The study employs data from three Mediterranean sites: Alampra (Cyprus) for controlled experimentation with 365 known ceramic placements, Kofinou (Cyprus) for archaeological validation with dense ceramic scatters, and Megara (Greece) for landscape-scale survey across four independent grids covering approximately 400 square meters. Both RGB and multispectral imagery were evaluated.
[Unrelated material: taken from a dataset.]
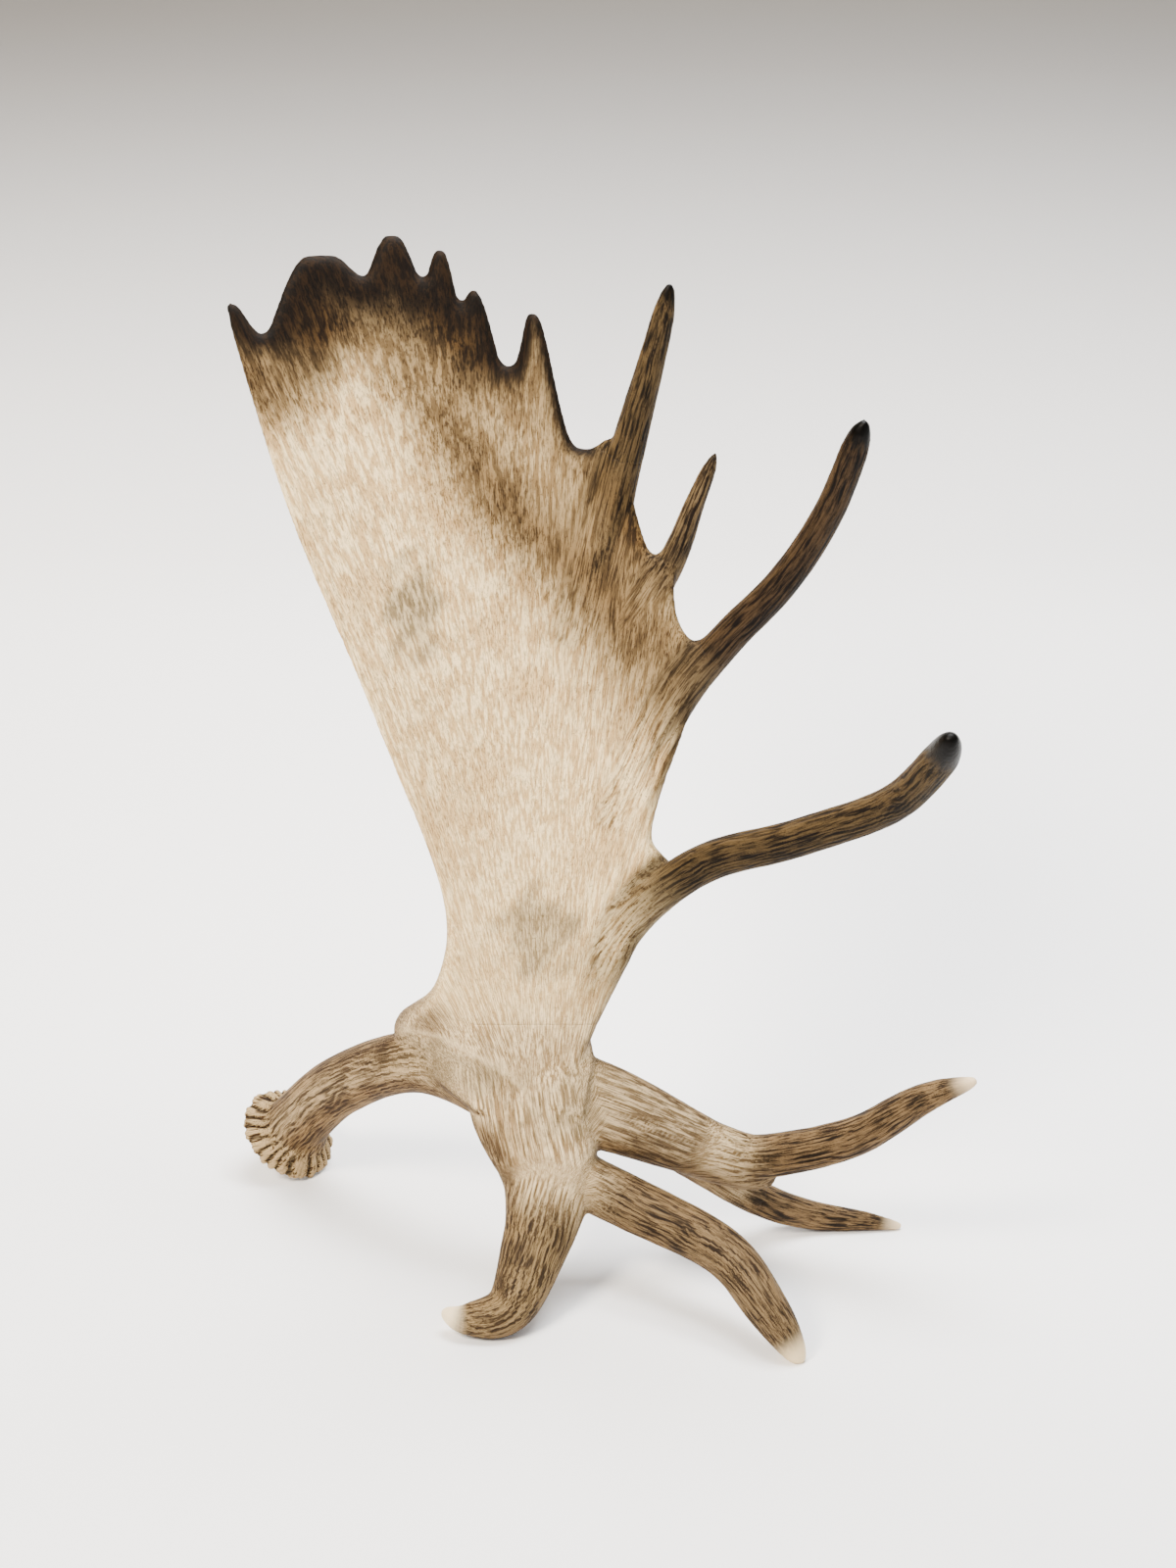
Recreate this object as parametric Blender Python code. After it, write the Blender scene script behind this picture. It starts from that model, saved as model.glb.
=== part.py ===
"""A shed moose antler standing on its burr and its three lowest brow tines.

The antler is modelled as one grown body and then sawn at its main forks, so each limb is a node.
Metres, +Z up, +X towards the tines, -Y towards the hollow front of the palm.
The origin is the middle of the footprint, on the floor.
"""
import bmesh
import bpy
import numpy as np
from mathutils import Matrix, Vector

# Driving dimensions
FUSING_VOXEL = 0.003        # grid on which the limbs are grown into one body
SMOOTHING_PASSES = 5        # rounds the webs between the limbs
TRIANGLE_BUDGET = 7600      # faceted triangles of the whole antler before it is sawn
SAW_KERF = 0.0003           # gap between two neighbouring nodes
BLADE_DEPTH = 0.040         # half depth of a saw blade
FOOT_FLAT = 0.0007          # depth by which the feet are flattened, so that all four meet the floor

# The palm is a plate, thick at the neck and thin above, that cups forward at its edges.
PALM_GRID = 0.003           # spacing of the palm's construction grid
PALM_THIN = 0.0062          # half thickness of the plate high on the palm
PALM_THICK = 0.0150         # half thickness at the neck
PALM_THINS_FROM = 0.24      # height where the plate starts to thin
PALM_THINS_TO = 0.52        # height where it is thin
PALM_FOOT_DEPTH = 0.030     # depth of the plate's middle at the neck
PALM_FOOT_HEIGHT = 0.27
PALM_LEAN = 0.10            # backward lean, metres per metre of height
PALM_CUP = 0.030            # how far the palm's edges stand forward of its middle
PALM_CUP_FROM = 0.22        # height where the cup starts
PALM_CUP_TO = 0.55          # height where it has its full depth
PALM_CUP_LIMIT = 1.6        # greatest depth of the cup, in cup depths
PALM_WIDEST = 0.68          # height of the widest part
PALM_HALF_WIDTH = 0.14
PALM_NARROWING = 0.44       # half width lost per metre squared of height off the widest part
PALM_AXIS_X = -0.055        # x of the cup's middle line low on the palm
PALM_AXIS_BENDS_AT = 0.45   # height from which the middle line runs towards the left
PALM_AXIS_SLOPE = 0.24
BEAM_SWEEP = 1.00           # how far the neck's left side swings back to the beam
BEAM_SWEEP_X = -0.095       # x from which it swings
BEAM_SWEEP_FROM = 0.30      # height where the swing starts, going down
BEAM_SWEEP_TO = 0.20        # height where it is complete
RIM_ROUNDING = 0.011        # width of the rounded border
RIM_BLUNTNESS = 0.10        # share of the plate's thickness that is left at the very rim

HEAD_ON = 0.35              # sine of the angle to the view below which a limb points at the viewer
RING_SIDES = 16             # corners of a limb's cross section
STEPS_PER_SPAN = 8          # rings between two points of a limb's path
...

Results demonstrate consistent effectiveness across all phases. Phase I confirmed multispectral superiority under control conditions, achieving F1 = 0.76 (multispectral) versus F1 = 0.38 (RGB). In Phase II, boosting algorithms improved ceramic recall by approximately 60% relative to baseline methods (from 33% to 53% for RGB, and from 28% to 44% for multispectral). Critically, Phase III demonstrated that threshold optimisation—lowering decision boundaries from the default 0.5 to values between 0.11 and 0.34—substantially improves classifier performance: XGBoost and AdaBoost achieved F1-scores of 0.48–0.50 on independent validation data, representing a 75% cumulative improvement over Phase I baselines and exceeding the 0.35 operational viability threshold by 37–43%. Spatial validation at Megara confirmed that machine learning outputs correspond to field-verified ceramic concentrations, achieving 68% spatial recall with a 6.8× survey efficiency improvement.
This research establishes that the accuracy paradox in archaeological prospection can be overcome through the synergistic combination of boosting algorithms and calibrated decision boundaries. Multispectral imagery offers better spectral discrimination, as shown by its higher kappa (0.16 vs 0.07) and non-ceramic precision (92% vs 73%). However, the results also show that a threshold-optimized RGB workflow can still achieve operational performance (F1 ≈ 0.49) in contexts where multispectral acquisition is not feasible. The methodology thus offers complementary pathways: multispectral data for maximum precision, or optimized RGB for accessible, cost-effective deployment.